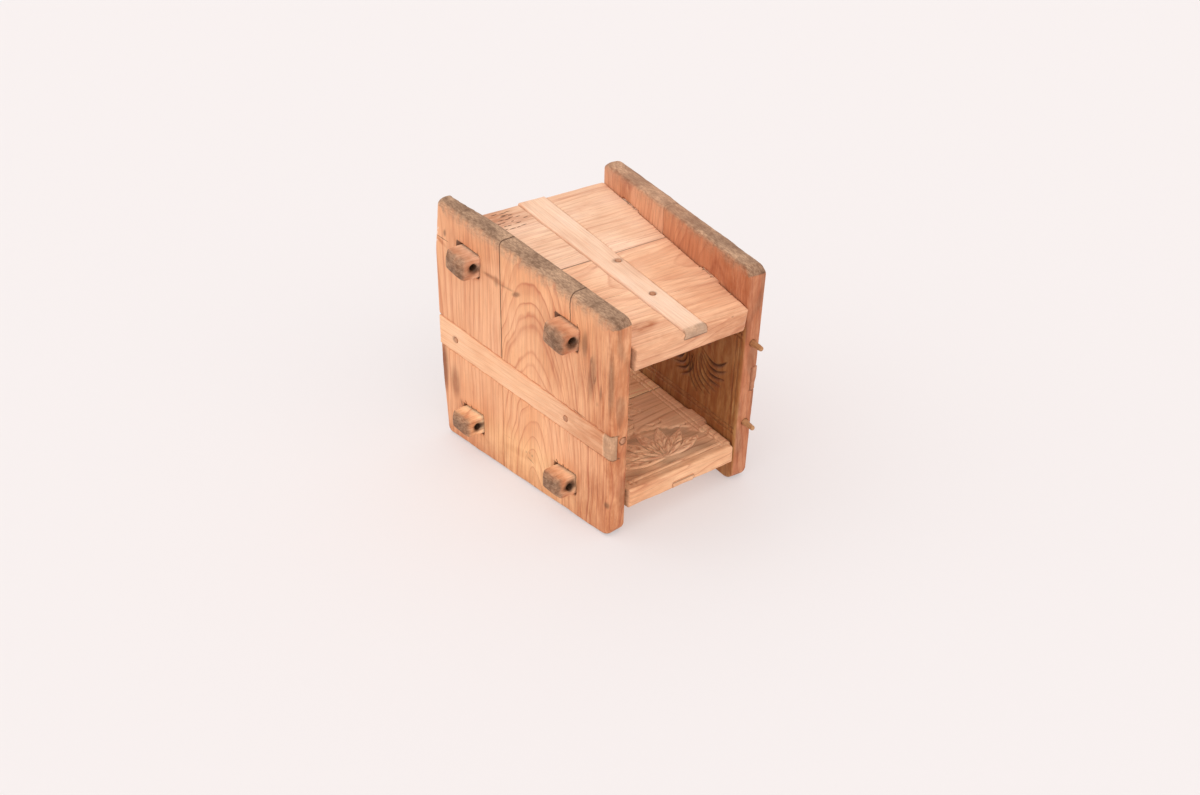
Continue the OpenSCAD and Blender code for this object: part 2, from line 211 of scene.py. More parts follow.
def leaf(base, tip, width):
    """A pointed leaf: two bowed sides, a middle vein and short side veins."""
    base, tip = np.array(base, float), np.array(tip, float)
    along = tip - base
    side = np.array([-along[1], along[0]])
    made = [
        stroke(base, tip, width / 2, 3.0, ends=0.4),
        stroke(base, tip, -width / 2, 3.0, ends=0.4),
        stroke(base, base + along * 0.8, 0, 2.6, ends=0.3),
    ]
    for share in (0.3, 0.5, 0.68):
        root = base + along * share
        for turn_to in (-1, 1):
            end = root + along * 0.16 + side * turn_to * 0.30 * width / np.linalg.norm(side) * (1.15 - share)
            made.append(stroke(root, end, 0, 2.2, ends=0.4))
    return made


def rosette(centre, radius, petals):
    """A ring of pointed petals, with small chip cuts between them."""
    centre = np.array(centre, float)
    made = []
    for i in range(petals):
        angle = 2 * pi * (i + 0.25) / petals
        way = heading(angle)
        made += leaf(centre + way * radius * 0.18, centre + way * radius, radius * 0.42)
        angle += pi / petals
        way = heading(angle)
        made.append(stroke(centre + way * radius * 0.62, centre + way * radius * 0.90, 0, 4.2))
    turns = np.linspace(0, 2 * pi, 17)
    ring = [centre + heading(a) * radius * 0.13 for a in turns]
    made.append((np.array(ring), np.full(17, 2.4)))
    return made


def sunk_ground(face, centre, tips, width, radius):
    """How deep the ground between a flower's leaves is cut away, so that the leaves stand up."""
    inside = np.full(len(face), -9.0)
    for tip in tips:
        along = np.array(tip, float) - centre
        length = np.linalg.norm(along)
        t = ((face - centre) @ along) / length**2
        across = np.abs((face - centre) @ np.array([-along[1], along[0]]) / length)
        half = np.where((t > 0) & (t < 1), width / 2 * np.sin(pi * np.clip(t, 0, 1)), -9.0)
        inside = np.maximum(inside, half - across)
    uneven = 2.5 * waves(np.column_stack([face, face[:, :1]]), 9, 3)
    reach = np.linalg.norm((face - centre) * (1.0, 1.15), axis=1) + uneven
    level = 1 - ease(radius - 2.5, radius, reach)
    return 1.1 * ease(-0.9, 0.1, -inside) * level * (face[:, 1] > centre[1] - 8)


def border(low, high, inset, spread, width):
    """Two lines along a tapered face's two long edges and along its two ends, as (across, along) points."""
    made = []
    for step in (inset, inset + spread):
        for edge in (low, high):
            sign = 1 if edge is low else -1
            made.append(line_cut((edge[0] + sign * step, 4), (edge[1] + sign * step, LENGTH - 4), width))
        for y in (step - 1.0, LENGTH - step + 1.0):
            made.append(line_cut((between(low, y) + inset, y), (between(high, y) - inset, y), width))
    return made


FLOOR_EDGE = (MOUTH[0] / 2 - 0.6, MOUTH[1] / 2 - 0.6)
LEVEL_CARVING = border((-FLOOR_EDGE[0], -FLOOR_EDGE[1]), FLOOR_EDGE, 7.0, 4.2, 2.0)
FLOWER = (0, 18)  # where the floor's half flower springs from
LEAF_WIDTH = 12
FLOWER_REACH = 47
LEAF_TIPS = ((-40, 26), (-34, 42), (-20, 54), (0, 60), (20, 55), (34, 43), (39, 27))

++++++

Write out the entire listing exactly.

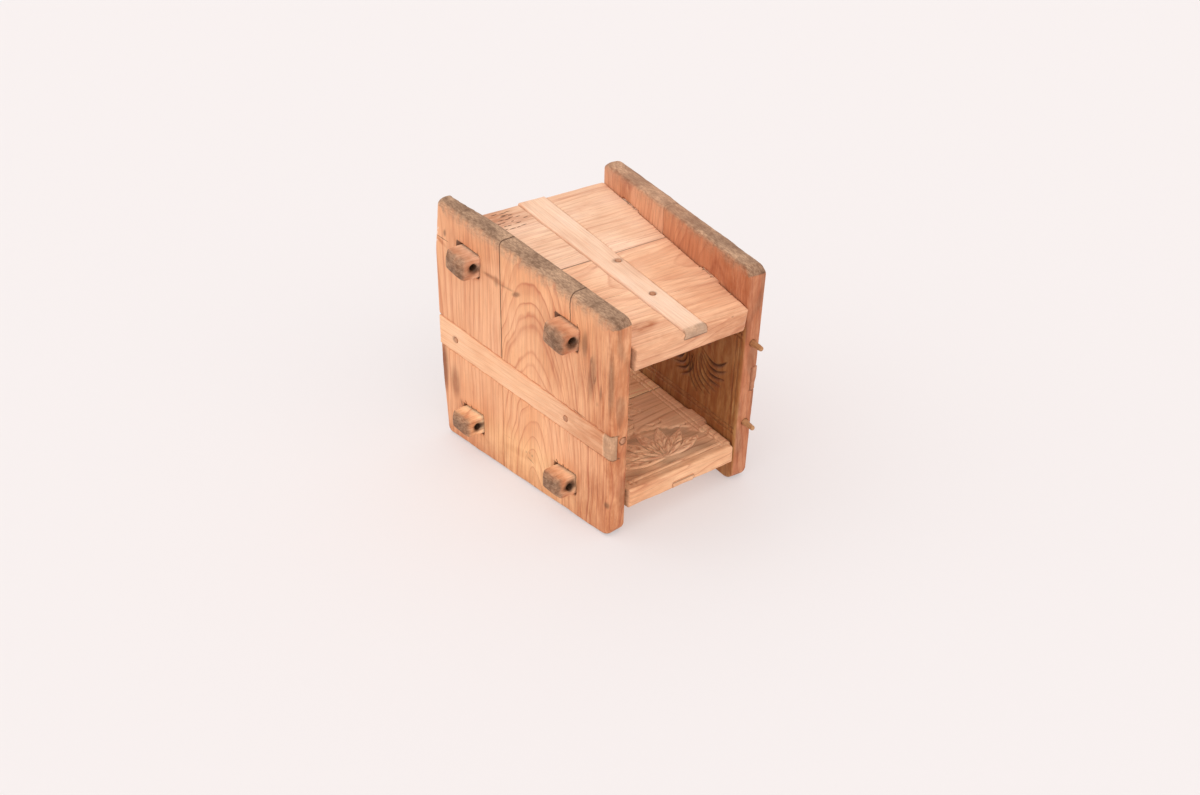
Continue the OpenSCAD and Blender code for this object: part 2, from line 211 of scene.py. More parts follow.
def leaf(base, tip, width):
    """A pointed leaf: two bowed sides, a middle vein and short side veins."""
    base, tip = np.array(base, float), np.array(tip, float)
    along = tip - base
    side = np.array([-along[1], along[0]])
    made = [
        stroke(base, tip, width / 2, 3.0, ends=0.4),
        stroke(base, tip, -width / 2, 3.0, ends=0.4),
        stroke(base, base + along * 0.8, 0, 2.6, ends=0.3),
    ]
    for share in (0.3, 0.5, 0.68):
        root = base + along * share
        for turn_to in (-1, 1):
            end = root + along * 0.16 + side * turn_to * 0.30 * width / np.linalg.norm(side) * (1.15 - share)
            made.append(stroke(root, end, 0, 2.2, ends=0.4))
    return made


def rosette(centre, radius, petals):
    """A ring of pointed petals, with small chip cuts between them."""
    centre = np.array(centre, float)
    made = []
    for i in range(petals):
        angle = 2 * pi * (i + 0.25) / petals
        way = heading(angle)
        made += leaf(centre + way * radius * 0.18, centre + way * radius, radius * 0.42)
        angle += pi / petals
        way = heading(angle)
        made.append(stroke(centre + way * radius * 0.62, centre + way * radius * 0.90, 0, 4.2))
    turns = np.linspace(0, 2 * pi, 17)
    ring = [centre + heading(a) * radius * 0.13 for a in turns]
    made.append((np.array(ring), np.full(17, 2.4)))
    return made


def sunk_ground(face, centre, tips, width, radius):
    """How deep the ground between a flower's leaves is cut away, so that the leaves stand up."""
    inside = np.full(len(face), -9.0)
    for tip in tips:
        along = np.array(tip, float) - centre
        length = np.linalg.norm(along)
        t = ((face - centre) @ along) / length**2
        across = np.abs((face - centre) @ np.array([-along[1], along[0]]) / length)
        half = np.where((t > 0) & (t < 1), width / 2 * np.sin(pi * np.clip(t, 0, 1)), -9.0)
        inside = np.maximum(inside, half - across)
    uneven = 2.5 * waves(np.column_stack([face, face[:, :1]]), 9, 3)
    reach = np.linalg.norm((face - centre) * (1.0, 1.15), axis=1) + uneven
    level = 1 - ease(radius - 2.5, radius, reach)
    return 1.1 * ease(-0.9, 0.1, -inside) * level * (face[:, 1] > centre[1] - 8)


def border(low, high, inset, spread, width):
    """Two lines along a tapered face's two long edges and along its two ends, as (across, along) points."""
    made = []
    for step in (inset, inset + spread):
        for edge in (low, high):
            sign = 1 if edge is low else -1
            made.append(line_cut((edge[0] + sign * step, 4), (edge[1] + sign * step, LENGTH - 4), width))
        for y in (step - 1.0, LENGTH - step + 1.0):
            made.append(line_cut((between(low, y) + inset, y), (between(high, y) - inset, y), width))
    return made


FLOOR_EDGE = (MOUTH[0] / 2 - 0.6, MOUTH[1] / 2 - 0.6)
LEVEL_CARVING = border((-FLOOR_EDGE[0], -FLOOR_EDGE[1]), FLOOR_EDGE, 7.0, 4.2, 2.0)
FLOWER = (0, 18)  # where the floor's half flower springs from
LEAF_WIDTH = 12
FLOWER_REACH = 47
LEAF_TIPS = ((-40, 26), (-34, 42), (-20, 54), (0, 60), (20, 55), (34, 43), (39, 27))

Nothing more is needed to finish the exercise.